Когда мы спешились возле монастыря, Землер меня отпустил, чтобы я мог нанести визит к Сцент-Кирали; не теряя времени, я отправился к ним. Это было неподалеку. Они жили на краю городка, в полудеревенском, похожем на усадьбу доме, у садовой стены которого расположился один из наших постов.
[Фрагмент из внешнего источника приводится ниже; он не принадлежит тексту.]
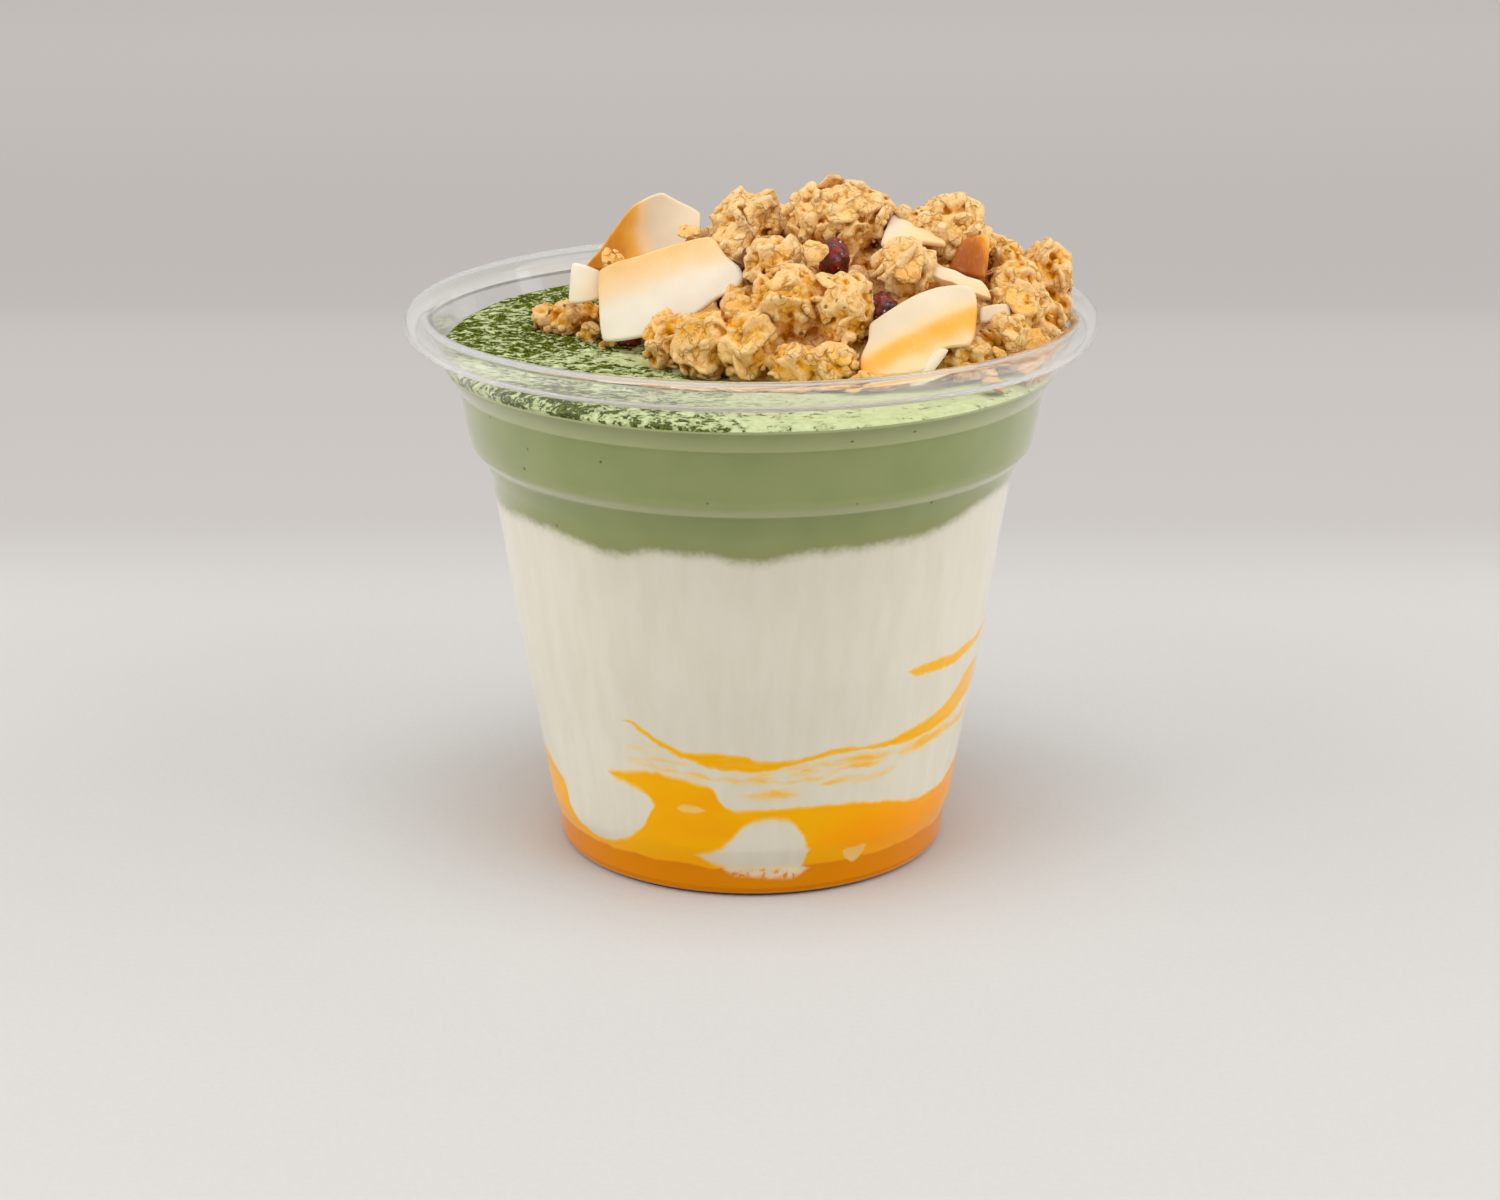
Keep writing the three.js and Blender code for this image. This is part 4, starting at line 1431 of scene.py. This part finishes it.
def flake_mesh(name, groups, lumps, inside, solid, rng):
    """Separate flakes and crumbs, from groups of (shapes, their ball, its faces), with the
    same numbers for their shader."""
    shapes = [many(some, faces) for some, _, faces in groups]
    points, faces = joined(shapes)
    points = kept_inside(points, inside)
    mesh = mesh_from(name, points, faces.tolist())
    normals = read_vectors(mesh.vertices, "normal")
    tints = [np.repeat(rng.uniform(0, 1, len(some)), len(ball)) for some, ball, _ in groups]
    hollow = [np.tile(-0.7 * (1 - np.abs(ball[:, 2])) ** 3, len(some)) for some, ball, _ in groups]
    set_numbers(
        mesh, tint=np.concatenate(tints), hollow=np.concatenate(hollow),
        hidden=solid.hidden(points, normals),
    )
    if lumps:
        set_numbers(mesh, depth=depth_below(points, lumps))
    return mesh


def granola_look(settings):
    """Baked oats: tan flakes with a pale crumbly crust and amber cracks, with painted light and
    shade: paler on raised edges, outer parts and towards the top as painted highlight, amber in
    hollow folds and deep in clusters and a dark red-brown where the heap hides them, as painted
    shade."""
    look = Look("granola")
    point = look.position()
    tint = look.attribute("tint")
    hollow = look.attribute("hollow")
    hidden = look.attribute("hidden")
    depth = look.attribute("depth")
    height = look.axes(point)[2]
    cloud = look.noise(point, 2.2, 3.0)
    crumb = look.noise(point, 0.7, 5.0, 0.68)
    pit = look.noise(point, 0.42, 3.0, 0.7)
    bent = look.node("TexNoise", {}, {"Vector": point, "Scale": 0.7, "Detail": 3.0}, "Color")
    bent = look.node("VectorMath", {"operation": "MULTIPLY_ADD"}, {0: bent, 1: (2, 2, 2), 2: point})
    gap = look.node("TexVoronoi", {"feature": "DISTANCE_TO_EDGE"}, {"Vector": bent, "Scale": 0.5}, 0)
    crack = gap.smooth(0.09, 0.0) * cloud.smooth(0.42, 0.58)
    # level and crumbly grow with height, so the heap is lighter and has more pale crumbs higher up:
    # painted light from above.
    level = tint * 0.7 + (cloud - 0.5) * 1.3 + (height - 80.0) * 0.02 + 0.15
    crumbly = height.smooth(73.0, 91.0) * 0.34 + 0.3
    seed = look.specks(point, 0.5)
    rare = look.noise(point, 4.0, 0.0).smooth(0.56, 0.6)
    base = look.mix(level.smooth(0.0, 1.0), settings.oat_dark, settings.oat)
    # Pale oat: the crumbs' own spots, and painted highlight on convex, outer and high parts. Crust:
    # its own cracks, crumbs and pits, and painted shade in hollows, deep in clusters and where the
    # heap hides a point. Crevice: painted shade where most is hidden, and dark seeds.
    for shade, amounts in (
        (settings.oat_pale_and_highlight, (
            (crumb - 0.5).smooth(-0.02, 0.16) * crumbly,
            hollow.smooth(0.1, -0.9) * 0.4,
            depth.smooth(0.08, -0.08) * 0.45,
            height.smooth(80.0, 92.0) * 0.4,
        )),
        (settings.crust, (
            depth.smooth(0.12, 0.38) * 0.6,
            crack * 0.5,
            crumb.smooth(0.44, 0.3) * 0.6,
            pit.smooth(0.38, 0.28) * 0.45,
            hollow.smooth(0.05, 0.8) * 0.9,
            hidden.smooth(0.45, 0.85) * 0.5,
        )),
        (settings.crevice_shade_and_specks, (
            hidden.smooth(0.74, 0.94) * 0.95,
            seed.smooth(0.2, 0.12) * rare * 0.7,
        )),
    ):
        for amount in amounts:
            base = look.mix(amount, base, shade)
    rough = crumb * 0.3 + 0.42
    relief = crumb + pit * 0.5 + look.noise(point, 1.6, 2.0) - crack * 0.5
    return look.finish(look.principled(
        Base_Color=base, Roughness=rough, Specular_IOR_Level=0.04, Subsurface_Weight=0.15,
        Subsurface_Radius=(1.0, 0.45, 0.18), Subsurface_Scale=0.8 * MM,
        Normal=look.bump(relief, 0.45, 0.9),
    ))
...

И этот дом был ярко освещен, и там находилось много людей. Два зала были набиты битком. Шарлотта встретила меня у дверей. На ней было вечернее платье, и лишь теперь я увидел, как невероятно она стройна и тонка, прежде всего, в бедрах. Лицо ее казалось несколько бледным, но губы были пурпурными, хотя и не накрашенными, так как тогда еще не было принято красить губы. У нее были шелковистые темно-русые волосы, и они казались светлее, чем были на самом деле, и иссиня-черные брови. Бросался в глаза высокий затылок, как у египетских правителей, чьи головы удлинялись из-за двойных диадем; однако это могло быть всего лишь из — за высокой прически Шарлотты, во всяком случае это делало ее выше и одновременно придавало ей черты некоторого детского своенравия. Когда она улыбалась, я видел сверкание ее зубов — ослепительную эмаль, как у совсем молодых зверей, или даже еще белее, и такого совершенства, как зубы греческих гетер в раскрытых гробницах. Вид этой самой по себе необычной персоны напоминал, по всей вероятности, множество чего-то уж совсем отдаленного, что сразу приходило на ум и соотносилось с ней, как со всем необычным и полным ассоциаций: восхитительная лазурь ее глаз, прежде всего, казалось, отражала дали вместе с небом и морями, необычайные судьбы, роскошь и великолепные и редкие вещи.